We can take this idea further: by suitably adjusting the type of prt we can expose as much information as needed (and available) from inside map. Take a look at this:

fun map (f:'a -> 'b) (lst:'a list) (prt:'a option * 'b option -> unit):'b list = 
  case lst of 
    []     => (prt(NONE, NONE); [])
  | hd::tl => (prt(SOME(hd), SOME(f(hd))); [f(hd)] @ (map f tl prt))


fun prtInt (x: int option, y: int option): unit =
  case (x, y) of
    (SOME(i1), SOME(i2)) 
           => print("(" ^ Int.toString(i1) ^ ", " ^ Int.toString(i2) ^ ") " )
  | (_, _) => print("(empty, no value)\n")


- map (fn x => x * x) [1, 2, 3, 4] prtInt;
(1, 1) (2, 4) (3, 9) (4, 16) (empty, no value)
val it = [1,4,9,16] : int list

An alternative method to developing customized printing functions is to collect all the relevant values during the function execution, and then return the result together with the function's original result. Here is a way to do it:

fun map (f: 'a -> 'b) (lst: 'a list) (trace: ('a list * 'b option) list) 
                                  : ('b list) * (('a list * 'b option) list) = 
  case lst of 
    []     => ([], [([], NONE)])
  | hd::tl => let
                val (fs, trc) = map f tl trace
              in
                ([f(hd)] @ fs, [(lst, SOME(f(hd)))] @ trc)
              end


-map (fn x => x * x) [1, 2, 3, 4] []
val it =
  ([1,4,9,16],
   [([1,2,3,4],SOME 1),([2,3,4],SOME 4),([3,4],SOME 9),([4],SOME 16),
    ([],NONE)]) : int list * (int list * int option) list

The function now returns both the actual result and a trace of its execution. The trace is a list, each element of which contains the entire second argument, and also the value computed in the respective recursive call. No customized print function was needed.

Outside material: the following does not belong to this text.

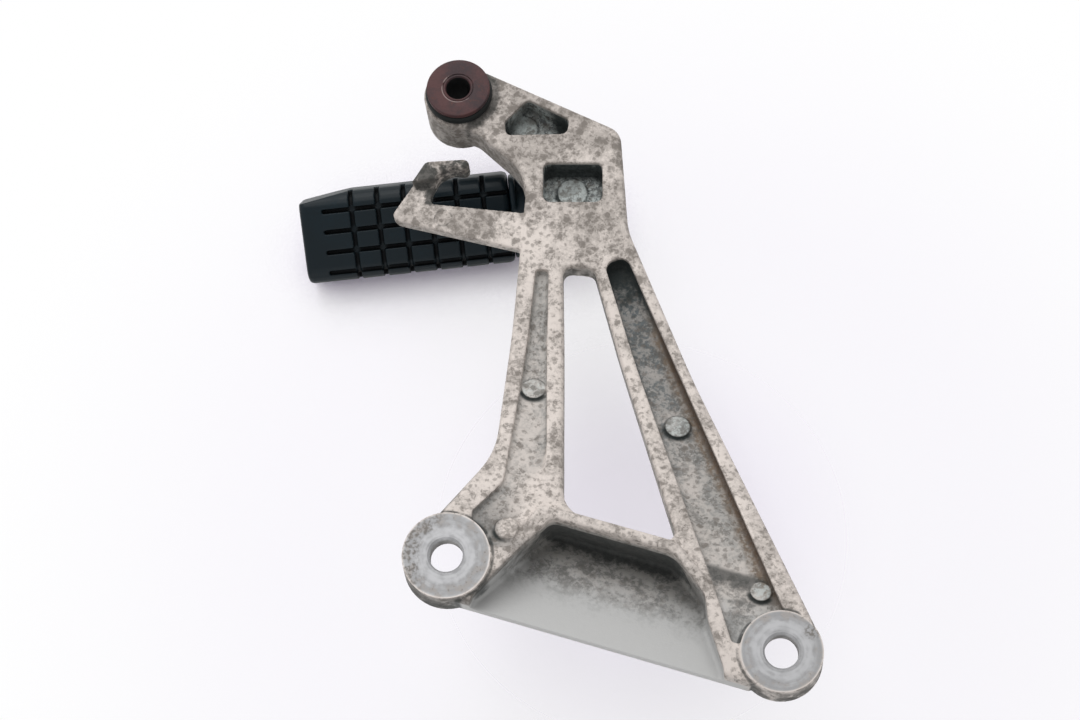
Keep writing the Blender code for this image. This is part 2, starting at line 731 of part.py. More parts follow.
def make_bar(group, tools, pivot, tread, look):
    """The footpeg's arm: eye, heel stop, neck, flange, and the tongue inside the rubber."""
    neck_end = FLANGE_START + FLANGE_THICKNESS / 2.0
    at_neck = math.asin(NECK_HALF_HEIGHT / EYE_RADIUS)
    at_heel = math.pi - math.asin(HEEL_HALF_HEIGHT / EYE_RADIUS)
    heel_top = math.asin(HEEL_HALF_HEIGHT / HEEL_LENGTH)
    profile = [(neck_end, -NECK_HALF_HEIGHT), (neck_end, NECK_HALF_HEIGHT)]
    profile += arc(EYE_RADIUS, at_neck, at_heel, 12)
    profile += arc(HEEL_LENGTH, math.pi - heel_top, math.pi, 3)
    profile += [(-HEEL_LENGTH, -HEEL_HALF_HEIGHT)]
    profile += arc(EYE_RADIUS, 2.0 * math.pi - at_heel, 2.0 * math.pi - at_neck, 12)
    bar = side_view("peg_bar", group, pivot, profile, EYE_WIDTH, 0.0, 0.0006)

    flange = oblong(FLANGE_WIDTH, FLANGE_HEIGHT, 0.004)
    flange_end = FLANGE_START + FLANGE_THICKNESS
    boolean(bar, end_view("flange", tools, tread, flange, FLANGE_START, flange_end, 0.0004), "UNION")
    gusset = [
        (neck_end, -GUSSET_WIDTH / 2.0),
        (neck_end, GUSSET_WIDTH / 2.0),
        (FLANGE_START, GUSSET_WIDTH / 2.0),
        (GUSSET_START, EYE_WIDTH / 2.0 - 0.0005),
        (GUSSET_START, -EYE_WIDTH / 2.0 + 0.0005),
        (FLANGE_START, -GUSSET_WIDTH / 2.0),
    ]
    boolean(bar, top_view("gusset", tools, tread, gusset, GUSSET_THICKNESS, 0.0005), "UNION")
    tongue = oblong(TONGUE_WIDTH, TONGUE_THICKNESS, 0.002)
    tongue_start = FLANGE_START + FLANGE_THICKNESS / 2.0
    tongue_end = flange_end + TONGUE_LENGTH
    boolean(bar, end_view("tongue", tools, tread, tongue, tongue_start, tongue_end, 0.0008), "UNION")

    half = EYE_WIDTH / 2.0
    bore = cross_cylinder("eye_bore", tools, pivot, PIN_RADIUS + GAP, -half - REACH, half + REACH)
    boolean(bar, bore, "DIFFERENCE")
    detent = (-half - REACH, -half + DETENT_BORE_DEPTH, BALL_OFFSET, 0.0, 20)
    boolean(bar, cross_cylinder("detent_bore", tools, pivot, BALL_RADIUS + 0.0002, *detent), "DIFFERENCE")
    for name, along in screw_places():
        hole = cylinder(name + "_tap", tools, (along, 0.0), SCREW_RADIUS + GAP, TAP_TOP, -TONGUE_THICKNESS, 24)
        hole.parent = tread
        boolean(bar, hole, "DIFFERENCE")
    set_look(bar, look)


def oblong(width, height, radius, steps=4):
    """A rectangle about the origin with round corners."""
    across = width / 2.0
    up = height / 2.0
    corners = ((-across, -up), (across, -up), (across, up), (-across, up))
    return rounded(*[(x, y, radius) for x, y in corners], steps=steps)


def screw_places():
    """Names and distances along the peg of the screws under the rubber."""
    start = FLANGE_START + FLANGE_THICKNESS
    return (("rubber_screw_inner", start + SCREW_INSET), ("rubber_screw_outer", start + TONGUE_LENGTH - SCREW_INSET))


def rubber_section(inset=0.0):
    """The rubber's cross-section, crowned towards its tread edges."""
    across = RUBBER_WIDTH / 2.0 - inset
    up = RUBBER_THICKNESS / 2.0 - inset
    crown = RUBBER_CROWN - inset
    heel = RUBBER_HEEL - inset
    return rounded(
        (-across, -up, heel),
        (across, -up, heel),
        (across, up, crown),
        (-across, up, crown),
    )


def make_rubber(group, tools, tread, look):
    """The footpeg's rubber sleeve, with its tread of blocks."""
    start = FLANGE_START + FLANGE_THICKNESS + GAP
    end = start + RUBBER_LENGTH
    rubber = end_view("peg_rubber", group, tread, rubber_section(), start, end, 0.0018, 1)

    def cut(tool):
        boolean(rubber, tool, "DIFFERENCE")

    socket = oblong(TONGUE_WIDTH + 2.0 * GAP, TONGUE_THICKNESS + 2.0 * GAP, 0.002)
    socket_end = FLANGE_START + FLANGE_THICKNESS + TONGUE_LENGTH + GAP
    cut(end_view("socket", tools, tread, socket, start - REACH, socket_end))

    across = RUBBER_WIDTH / 2.0
    up = RUBBER_THICKNESS / 2.0
    outer = across + REACH
    above = up + REACH
    edge = across - CROSS_GROOVE_DEPTH
    around = [(outer, 0.0), (outer, above), (-outer, above), (-outer, STRIP_TOP), (-edge, STRIP_TOP)]
    around += [point for point in reversed(rubber_section(CROSS_GROOVE_DEPTH)) if point[1] > STRIP_TOP]
    around += [(edge, 0.0)]
    for column in range(TREAD_COLUMNS):
        middle = end - TREAD_FIRST_CROSS - column * TREAD_PITCH
        if middle - TREAD_GROOVE_WIDTH < start:
            break
        low = middle - TREAD_GROOVE_WIDTH / 2.0
        cut(end_view(f"cross_groove_{column + 1}", tools, tread, around, low, low + TREAD_GROOVE_WIDTH))
    for row in range(TREAD_ROWS - 1):
        middle = TREAD_FIRST_ROW + row * TREAD_ROW_PITCH
        low = (start - REACH, middle - TREAD_GROOVE_WIDTH / 2.0, up - LONG_GROOVE_DEPTH)
        high = (end - TREAD_TIP, middle + TREAD_GROOVE_WIDTH / 2.0, above)
        groove = box(f"long_groove_{row + 1}", tools, low, high)
        groove.parent = tread
        cut(groove)

    taper = [
        (end - TIP_TAPER_LENGTH, -across),
        (end + GAP, -across + TIP_TAPER),
        (end + GAP, -outer),
        (end - TIP_TAPER_LENGTH, -outer),
    ]
    cut(top_view("tip_taper", tools, tread, taper, 2.0 * above))
    for name, along in screw_places():
        well = cylinder(name + "_well", tools, (along, 0.0), CUP_WASHER_RADIUS + GAP, WELL_FLOOR, -above, 28)
        hole = cylinder(name + "_hole", tools, (along, 0.0), SCREW_RADIUS + GAP, 0.0, -above, 24)
        for tool in (well, hole):
            tool.parent = tread
            cut(tool)
    set_look(rubber, look)


def make_rubber_screws(group, tools, tread, look):
    """Two socket screws that hold the rubber from below, each with its washer."""
    seat = WELL_FLOOR - GAP - CUP_WASHER_THICKNESS - GAP
    bottom = seat - SCREW_HEAD_HEIGHT
    edge = 0.0004
    for name, along in screw_places():
        profile = [
            (0.0, TAP_TOP - GAP),
            (SCREW_RADIUS - edge, TAP_TOP - GAP),
            (SCREW_RADIUS, TAP_TOP - GAP - edge),
            (SCREW_RADIUS, seat),
            (SCREW_HEAD_RADIUS, seat),
            (SCREW_HEAD_RADIUS, bottom + edge),
            (SCREW_HEAD_RADIUS - edge, bottom),
            (0.0, bottom),
        ]
        screw = turned(name, group, profile, 24)
        screw.location = (along, 0.0, 0.0)
        screw.parent = tread
        recess_top = bottom + SCREW_SOCKET_DEPTH
        recess = cylinder(name + "_socket", tools, (along, 0.0), SCREW_SOCKET_RADIUS, recess_top, bottom - REACH, 6)
        recess.parent = tread
        boolean(screw, recess, "DIFFERENCE")
        set_look(screw, look)
        ring = [
            (CUP_WASHER_RADIUS - edge / 2.0, seat + GAP + CUP_WASHER_THICKNESS),
            (CUP_WASHER_RADIUS, seat + GAP + CUP_WASHER_THICKNESS - edge / 2.0),
            (CUP_WASHER_RADIUS, seat + GAP),
            (SCREW_RADIUS + GAP, seat + GAP),
            (SCREW_RADIUS + GAP, seat + GAP + CUP_WASHER_THICKNESS),
        ]
        washer = turned(name.replace("screw", "washer"), group, ring, 24)
        washer.location = (along, 0.0, 0.0)
        washer.parent = tread
        set_look(washer, look)


def make_hinge_pin(group, tools, hinge, look):
    """Headed pin through the ears and the eye, its washer and the split pin through its tail."""
    ears = EYE_WIDTH / 2.0 + GAP + EAR_THICKNESS
    washer_start = ears + GAP
    washer_end = washer_start + WASHER_THICKNESS
    tail = washer_end + PIN_TAIL
    head = -ears - GAP
    edge = 0.0005
    profile = [
        (0.0, tail),
        (PIN_RADIUS - edge, tail),
        (PIN_RADIUS, tail - edge),
        (PIN_RADIUS, head),
        (PIN_HEAD_RADIUS, head),
        (PIN_HEAD_RADIUS, head - PIN_HEAD_THICKNESS + edge),
        (PIN_HEAD_RADIUS - edge, head - PIN_HEAD_THICKNESS),
        (0.0, head - PIN_HEAD_THICKNESS),
    ]
    pin = turned("hinge_pin", group, profile, 32)
    pin.parent = hinge
    pin.rotation_euler = (math.pi / 2.0, 0.0, 0.0)
    across = -(washer_end + GAP + SPLIT_PIN_HOLE_RADIUS + 0.0003)
    hole = cylinder("split_pin_hole", tools, (0.0, across), SPLIT_PIN_HOLE_RADIUS, REACH, -REACH, 16)
    hole.parent = hinge
    boolean(pin, hole, "DIFFERENCE")
    set_look(pin, look)

    ring = [
        (WASHER_RADIUS - edge / 2.0, washer_end),
        (WASHER_RADIUS, washer_end - edge / 2.0),
        (WASHER_RADIUS, washer_start),
        (PIN_RADIUS + GAP, washer_start),
        (PIN_RADIUS + GAP, washer_end),
    ]
    washer = turned("hinge_washer", group, ring, 32)
    washer.parent = hinge
    washer.rotation_euler = (math.pi / 2.0, 0.0, 0.0)
    set_look(washer, look)

    wire = SPLIT_PIN_RADIUS
    lane = wire + 0.00005
    clear = PIN_RADIUS + 2.0 * wire
    leg = [(lane + 0.0030, -clear - 0.0028), (lane + 0.0014, -clear - 0.0014), (lane, -clear), (lane, clear)]
    loop = arc(EYE_LOOP_RADIUS, -0.9, math.pi + 0.9, 8)
    path = [(x, z) for x, z in leg]
    path += [(x, z + clear + EYE_LOOP_RADIUS + wire) for x, z in loop]
    path += [(-x, z) for x, z in reversed(leg)]
    split = wire_curve("split_pin", group, [(x, across, z) for x, z in path], wire)
    split.parent = hinge
    set_look(split, look)


def wire_curve(name, group, points, radius):
    """A round wire through points, with closed ends."""
    curve = bpy.data.curves.new(name, "CURVE")
    curve.dimensions = "3D"
    curve.bevel_depth = radius
    curve.bevel_resolution = 2
    curve.use_fill_caps = True
    spline = curve.splines.new("POLY")
    spline.points.add(len(points) - 1)
    for point, place in zip(spline.points, points):
        point.co = (*place, 1.0)
    made = bpy.data.objects.new(name, curve)
    group.objects.link(made)
    return made


def make_detent(group, pivot, look):
    """The ball that clicks into the ear's dimples and the spring behind it."""
    ball_at = -EYE_WIDTH / 2.0 - GAP / 2.0 + BALL_RADIUS
    bm = bmesh.new()
    bmesh.ops.create_uvsphere(bm, u_segments=20, v_segments=12, radius=BALL_RADIUS)
    ball = add_mesh("detent_ball", mesh_from(bm, "detent_ball"), group)
    ball.location = (BALL_OFFSET, ball_at, 0.0)
    ball.parent = pivot
    set_look(ball, look)

    first = ball_at + BALL_RADIUS + SPRING_WIRE_RADIUS
    last = -EYE_WIDTH / 2.0 + DETENT_BORE_DEPTH - GAP - SPRING_WIRE_RADIUS
    radius = BALL_RADIUS - 2.0 * SPRING_WIRE_RADIUS
    count = SPRING_TURNS * 12
    points = []
    for step in range(count + 1):
        turn = 2.0 * math.pi * SPRING_TURNS * step / count
        across = first + (last - first) * step / count
        points.append((BALL_OFFSET + radius * math.cos(turn), across, radius * math.sin(turn)))
    spring = wire_curve("detent_spring", group, points, SPRING_WIRE_RADIUS)
    spring.data.bevel_resolution = 1
    spring.parent = pivot
    set_look(spring, look)


def main():
    for found in list(bpy.data.objects):
        bpy.data.objects.remove(found)
    bpy.context.scene.unit_settings.system = "METRIC"
    pieces = collection("footrest_hanger")
    tools = collection("cutters", hidden=True)

    hinge = empty("hinge_axis", pieces)
    hinge.location = (HINGE_X, HINGE_Y, HINGE_Z)
    hinge.rotation_euler = (0.0, 0.0, FOLDED_HEADING)
    pivot = empty("footpeg_pivot", pieces, hinge)
    tread = empty("tread_frame", pieces, pivot)
    tread.rotation_euler = (-TREAD_TILT, 0.0, 0.0)

    cast = material("cast_aluminium", (0.58, 0.54, 0.49), 0.62, 0.35)
    rust = material("rusted_steel", (0.09, 0.055, 0.05), 0.7, 0.3)
    bush_rubber = material("bush_rubber", (0.015, 0.015, 0.016), 0.75, 0.0)
    tread_rubber = material("tread_rubber", (0.012, 0.013, 0.016), 0.55, 0.0)
    black_steel = material("black_steel", (0.02, 0.02, 0.022), 0.5, 0.2)
    zinc = material("zinc_plated_steel", (0.45, 0.44, 0.42), 0.4, 0.9)

    make_casting(pieces, tools, hinge, cast)
    make_bush(pieces, bush_rubber)
    make_collar(pieces, rust)
    make_hinge_pin(pieces, tools, hinge, zinc)
    make_bar(pieces, tools, pivot, tread, black_steel)
    make_rubber(pieces, tools, tread, tread_rubber)
    make_rubber_screws(pieces, tools, tread, zinc)
    make_detent(pieces, pivot, zinc)
    for tool in tools.objects:
        tool.hide_render = True
        tool.display_type = "WIRE"
    for piece in pieces.objects:
        shade(piece)


main()
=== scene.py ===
"""Looks of a motorcycle footrest hanger: a weathered casting with its bush, collar and folded footpeg.

Each operator dresses one piece, or a group of like pieces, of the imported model, and the last one makes
the stage. Metres throughout, in the model's own frame: Z out of the mounting faces.
"""

import math

import bmesh
import bpy
import numpy as np
from bpy.props import FloatProperty, FloatVectorProperty, IntProperty, PointerProperty
from bpy.types import Operator, Panel, PropertyGroup
from mathutils import Matrix, Vector
from mathutils.bvhtree import BVHTree


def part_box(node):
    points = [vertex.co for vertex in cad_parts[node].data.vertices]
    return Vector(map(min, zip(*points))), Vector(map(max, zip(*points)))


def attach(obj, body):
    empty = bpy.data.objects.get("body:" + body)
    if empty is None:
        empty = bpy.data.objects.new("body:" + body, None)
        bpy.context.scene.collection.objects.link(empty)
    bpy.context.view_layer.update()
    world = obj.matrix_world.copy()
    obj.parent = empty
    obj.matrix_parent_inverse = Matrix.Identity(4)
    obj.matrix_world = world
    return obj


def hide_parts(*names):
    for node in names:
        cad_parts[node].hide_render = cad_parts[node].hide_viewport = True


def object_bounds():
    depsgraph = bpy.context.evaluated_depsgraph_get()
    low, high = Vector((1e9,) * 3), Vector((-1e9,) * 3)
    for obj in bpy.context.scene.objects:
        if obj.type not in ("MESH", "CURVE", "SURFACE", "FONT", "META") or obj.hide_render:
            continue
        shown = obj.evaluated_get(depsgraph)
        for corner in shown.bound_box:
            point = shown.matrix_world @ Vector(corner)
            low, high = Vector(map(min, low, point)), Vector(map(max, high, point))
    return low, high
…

The function had to be rewritten in order to allow for the separation of returned values from recursive calls, and to later combine these with the values generated in or captured from the current call. You should be careful not to introduce (further) errors when making these changes. This approach is overkill for a simple function - for complicated algorithms, however, it can be a life saver.